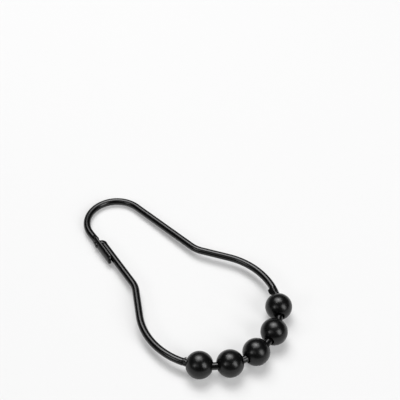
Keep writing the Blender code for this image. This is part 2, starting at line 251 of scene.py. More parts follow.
def ring_space(ring, balls):
    """The ring's origin and its U, V and W directions in the world, as arrays.

    The balls' axes lie in the ring's plane, so W is square to the first and the last of them.
    Each ball's centre lies on a circle about the bow's centre, whose radius is the bow's less
    half the height by which the wire bows inside the bore, so a step of that radius along the
    ball's own inward direction leads to the bow's centre. The mean of the five is used."""
    centres = np.array([joint["pos_m"] for joint in frame["joints"]])
    axes = np.array([joint["axis"] for joint in frame["joints"]])
    across = np.cross(axes[-1], axes[0])
    across *= math.copysign(1.0, across[2]) / np.linalg.norm(across)
    inset = (ring.bow_radius - math.sqrt(ring.bow_radius ** 2 - half_bore(balls) ** 2)) / 2
    inward = np.cross(axes, across)
    bow_centre = (centres + inward * (ring.bow_radius - inset)).mean(axis=0)
    along = np.cross((0.0, 1.0, 0.0), across)
    sideways = np.cross(across, along)
    origin = bow_centre - along * (ring.loop_radius + ring.centre_distance)
    return origin, np.array((along, sideways, across))


def half_bore(balls):
    """From a ball's centre to the plane of its mouth."""
    return math.sqrt(balls.diameter ** 2 - balls.mouth_diameter ** 2) / 2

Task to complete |
Reproduce every line of the material above exactly.

Exercise solution |
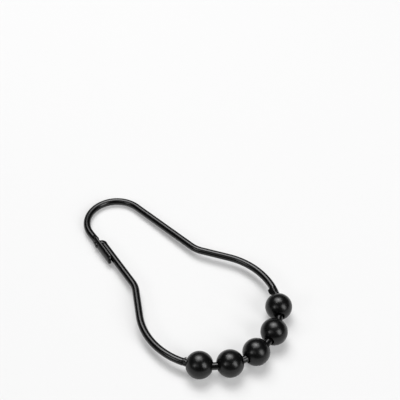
Keep writing the Blender code for this image. This is part 2, starting at line 251 of scene.py. More parts follow.
def ring_space(ring, balls):
    """The ring's origin and its U, V and W directions in the world, as arrays.

    The balls' axes lie in the ring's plane, so W is square to the first and the last of them.
    Each ball's centre lies on a circle about the bow's centre, whose radius is the bow's less
    half the height by which the wire bows inside the bore, so a step of that radius along the
    ball's own inward direction leads to the bow's centre. The mean of the five is used."""
    centres = np.array([joint["pos_m"] for joint in frame["joints"]])
    axes = np.array([joint["axis"] for joint in frame["joints"]])
    across = np.cross(axes[-1], axes[0])
    across *= math.copysign(1.0, across[2]) / np.linalg.norm(across)
    inset = (ring.bow_radius - math.sqrt(ring.bow_radius ** 2 - half_bore(balls) ** 2)) / 2
    inward = np.cross(axes, across)
    bow_centre = (centres + inward * (ring.bow_radius - inset)).mean(axis=0)
    along = np.cross((0.0, 1.0, 0.0), across)
    sideways = np.cross(across, along)
    origin = bow_centre - along * (ring.loop_radius + ring.centre_distance)
    return origin, np.array((along, sideways, across))


def half_bore(balls):
    """From a ball's centre to the plane of its mouth."""
    return math.sqrt(balls.diameter ** 2 - balls.mouth_diameter ** 2) / 2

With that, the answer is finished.